**ITEMS**
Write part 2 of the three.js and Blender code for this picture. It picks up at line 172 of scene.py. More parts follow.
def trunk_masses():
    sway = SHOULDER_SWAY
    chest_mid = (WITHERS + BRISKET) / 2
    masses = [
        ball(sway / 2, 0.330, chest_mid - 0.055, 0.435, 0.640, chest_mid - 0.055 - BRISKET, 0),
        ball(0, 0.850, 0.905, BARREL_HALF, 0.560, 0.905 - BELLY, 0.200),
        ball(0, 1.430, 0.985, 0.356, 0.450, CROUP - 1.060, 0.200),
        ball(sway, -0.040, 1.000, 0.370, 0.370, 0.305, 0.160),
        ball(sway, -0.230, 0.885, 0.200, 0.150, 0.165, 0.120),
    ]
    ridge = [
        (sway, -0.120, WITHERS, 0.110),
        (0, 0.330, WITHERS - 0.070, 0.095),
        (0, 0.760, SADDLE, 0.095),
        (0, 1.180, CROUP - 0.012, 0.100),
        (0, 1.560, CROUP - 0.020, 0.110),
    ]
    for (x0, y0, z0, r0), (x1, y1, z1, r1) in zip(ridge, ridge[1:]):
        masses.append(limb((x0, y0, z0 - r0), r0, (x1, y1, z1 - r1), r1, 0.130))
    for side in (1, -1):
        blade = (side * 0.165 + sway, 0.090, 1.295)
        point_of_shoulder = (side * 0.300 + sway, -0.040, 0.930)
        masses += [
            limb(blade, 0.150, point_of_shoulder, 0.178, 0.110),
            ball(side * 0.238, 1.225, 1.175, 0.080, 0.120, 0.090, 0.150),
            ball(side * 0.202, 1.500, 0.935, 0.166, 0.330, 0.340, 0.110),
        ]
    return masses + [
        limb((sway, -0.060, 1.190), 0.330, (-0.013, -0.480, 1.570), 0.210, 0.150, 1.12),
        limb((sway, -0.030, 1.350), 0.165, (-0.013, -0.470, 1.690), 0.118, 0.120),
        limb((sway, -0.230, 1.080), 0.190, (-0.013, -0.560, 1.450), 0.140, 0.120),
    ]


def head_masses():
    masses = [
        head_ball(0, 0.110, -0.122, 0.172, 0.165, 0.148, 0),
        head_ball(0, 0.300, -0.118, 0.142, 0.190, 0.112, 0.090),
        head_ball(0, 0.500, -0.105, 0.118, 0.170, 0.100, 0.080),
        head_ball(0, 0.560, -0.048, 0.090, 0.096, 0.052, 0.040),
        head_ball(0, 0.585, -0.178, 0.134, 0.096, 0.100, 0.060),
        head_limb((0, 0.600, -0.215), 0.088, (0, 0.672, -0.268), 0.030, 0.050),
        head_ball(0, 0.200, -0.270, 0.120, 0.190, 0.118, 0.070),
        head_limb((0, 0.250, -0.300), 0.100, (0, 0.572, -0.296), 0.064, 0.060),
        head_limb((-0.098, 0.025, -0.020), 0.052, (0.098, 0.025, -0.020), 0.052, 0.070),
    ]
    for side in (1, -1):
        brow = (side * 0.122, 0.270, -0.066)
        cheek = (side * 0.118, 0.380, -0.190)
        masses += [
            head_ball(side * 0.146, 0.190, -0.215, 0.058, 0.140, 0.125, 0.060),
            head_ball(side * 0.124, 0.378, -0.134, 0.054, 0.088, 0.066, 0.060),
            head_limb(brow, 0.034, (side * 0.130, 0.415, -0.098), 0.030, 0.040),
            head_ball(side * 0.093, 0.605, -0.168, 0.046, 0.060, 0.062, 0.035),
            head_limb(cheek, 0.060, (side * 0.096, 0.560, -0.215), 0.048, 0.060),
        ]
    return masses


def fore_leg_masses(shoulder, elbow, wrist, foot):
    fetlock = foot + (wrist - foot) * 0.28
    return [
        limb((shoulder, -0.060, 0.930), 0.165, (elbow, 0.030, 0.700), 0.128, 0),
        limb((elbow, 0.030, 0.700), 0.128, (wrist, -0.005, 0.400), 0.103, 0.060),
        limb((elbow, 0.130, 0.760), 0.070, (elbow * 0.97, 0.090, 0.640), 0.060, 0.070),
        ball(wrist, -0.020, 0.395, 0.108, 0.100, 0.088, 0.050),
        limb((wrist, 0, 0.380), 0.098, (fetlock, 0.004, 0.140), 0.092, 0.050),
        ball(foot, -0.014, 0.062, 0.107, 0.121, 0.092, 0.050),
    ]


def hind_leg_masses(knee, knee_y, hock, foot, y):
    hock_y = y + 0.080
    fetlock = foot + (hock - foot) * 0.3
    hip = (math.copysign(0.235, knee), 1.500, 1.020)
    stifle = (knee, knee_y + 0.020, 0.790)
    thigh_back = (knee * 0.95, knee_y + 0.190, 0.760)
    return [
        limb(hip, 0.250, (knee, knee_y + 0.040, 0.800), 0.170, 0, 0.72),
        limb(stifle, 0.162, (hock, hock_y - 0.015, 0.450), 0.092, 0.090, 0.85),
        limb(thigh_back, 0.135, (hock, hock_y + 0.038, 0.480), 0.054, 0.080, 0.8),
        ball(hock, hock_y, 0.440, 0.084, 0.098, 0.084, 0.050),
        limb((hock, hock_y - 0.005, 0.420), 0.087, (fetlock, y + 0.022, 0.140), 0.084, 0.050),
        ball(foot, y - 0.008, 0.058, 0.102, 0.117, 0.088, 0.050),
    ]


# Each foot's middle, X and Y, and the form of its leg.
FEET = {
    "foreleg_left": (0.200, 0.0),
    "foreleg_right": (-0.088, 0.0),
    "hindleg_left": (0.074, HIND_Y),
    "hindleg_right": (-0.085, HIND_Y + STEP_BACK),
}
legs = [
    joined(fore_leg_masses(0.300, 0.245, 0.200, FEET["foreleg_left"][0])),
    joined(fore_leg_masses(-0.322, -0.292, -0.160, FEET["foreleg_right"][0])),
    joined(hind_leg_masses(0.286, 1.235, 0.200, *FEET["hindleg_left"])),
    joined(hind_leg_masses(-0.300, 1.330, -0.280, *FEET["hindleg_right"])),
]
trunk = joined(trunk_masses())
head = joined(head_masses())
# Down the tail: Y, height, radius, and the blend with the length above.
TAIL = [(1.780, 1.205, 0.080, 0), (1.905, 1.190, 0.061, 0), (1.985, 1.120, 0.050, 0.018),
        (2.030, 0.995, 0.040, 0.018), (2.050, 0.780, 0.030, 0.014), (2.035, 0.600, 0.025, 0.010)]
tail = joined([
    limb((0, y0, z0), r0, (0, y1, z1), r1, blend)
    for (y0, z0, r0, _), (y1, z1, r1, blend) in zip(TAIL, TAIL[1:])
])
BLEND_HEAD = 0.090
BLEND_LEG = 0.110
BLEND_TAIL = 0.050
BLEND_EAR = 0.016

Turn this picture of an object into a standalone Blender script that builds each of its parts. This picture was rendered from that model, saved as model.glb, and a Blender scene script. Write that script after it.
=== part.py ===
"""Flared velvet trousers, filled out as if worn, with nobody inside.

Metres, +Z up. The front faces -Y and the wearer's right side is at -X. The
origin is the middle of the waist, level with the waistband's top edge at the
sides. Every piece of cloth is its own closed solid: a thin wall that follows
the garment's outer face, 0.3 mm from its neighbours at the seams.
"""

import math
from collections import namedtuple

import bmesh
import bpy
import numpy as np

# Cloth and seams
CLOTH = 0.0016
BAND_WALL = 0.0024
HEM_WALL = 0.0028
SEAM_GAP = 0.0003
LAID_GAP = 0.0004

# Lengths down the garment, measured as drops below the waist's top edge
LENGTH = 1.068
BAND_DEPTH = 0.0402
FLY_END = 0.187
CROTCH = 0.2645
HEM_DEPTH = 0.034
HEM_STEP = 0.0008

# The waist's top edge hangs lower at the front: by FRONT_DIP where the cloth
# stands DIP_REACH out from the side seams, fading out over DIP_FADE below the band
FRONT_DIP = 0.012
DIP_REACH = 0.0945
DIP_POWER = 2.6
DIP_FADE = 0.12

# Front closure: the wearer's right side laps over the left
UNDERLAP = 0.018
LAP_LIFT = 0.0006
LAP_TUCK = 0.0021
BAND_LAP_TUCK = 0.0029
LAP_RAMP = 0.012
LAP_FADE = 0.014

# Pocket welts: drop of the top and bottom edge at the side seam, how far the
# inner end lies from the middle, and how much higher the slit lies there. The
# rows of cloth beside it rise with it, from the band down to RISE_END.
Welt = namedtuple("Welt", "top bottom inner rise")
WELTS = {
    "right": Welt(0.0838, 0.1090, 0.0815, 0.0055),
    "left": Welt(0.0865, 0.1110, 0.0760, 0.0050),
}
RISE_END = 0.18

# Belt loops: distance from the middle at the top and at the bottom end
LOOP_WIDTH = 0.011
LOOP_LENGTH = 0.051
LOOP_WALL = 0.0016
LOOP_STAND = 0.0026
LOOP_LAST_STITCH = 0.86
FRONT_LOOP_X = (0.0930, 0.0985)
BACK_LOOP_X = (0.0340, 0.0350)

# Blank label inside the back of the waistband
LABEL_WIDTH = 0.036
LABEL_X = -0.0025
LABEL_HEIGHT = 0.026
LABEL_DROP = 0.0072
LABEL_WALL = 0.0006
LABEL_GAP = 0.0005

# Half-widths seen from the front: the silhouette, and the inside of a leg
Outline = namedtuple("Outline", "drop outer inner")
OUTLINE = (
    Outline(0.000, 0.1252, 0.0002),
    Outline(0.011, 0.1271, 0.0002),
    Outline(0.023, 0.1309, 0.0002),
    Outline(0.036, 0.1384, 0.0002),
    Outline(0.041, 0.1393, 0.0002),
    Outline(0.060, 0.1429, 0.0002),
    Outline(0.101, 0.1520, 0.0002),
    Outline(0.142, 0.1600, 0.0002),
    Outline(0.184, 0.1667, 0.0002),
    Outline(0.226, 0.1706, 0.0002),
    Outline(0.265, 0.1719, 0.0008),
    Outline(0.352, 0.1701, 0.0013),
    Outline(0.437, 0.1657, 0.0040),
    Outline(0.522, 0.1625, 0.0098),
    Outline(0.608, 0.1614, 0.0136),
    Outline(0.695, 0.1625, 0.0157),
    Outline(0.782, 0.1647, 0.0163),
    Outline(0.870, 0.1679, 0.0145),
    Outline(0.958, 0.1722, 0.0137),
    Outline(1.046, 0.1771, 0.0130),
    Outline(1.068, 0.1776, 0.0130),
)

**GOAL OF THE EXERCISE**
Scan the lines for the string "scene". Pick out every line that has it.

**REPLY**
Write part 2 of the three.js and Blender code for this picture. It picks up at line 172 of scene.py. More parts follow.
Turn this picture of an object into a standalone Blender script that builds each of its parts. This picture was rendered from that model, saved as model.glb, and a Blender scene script. Write that script after it.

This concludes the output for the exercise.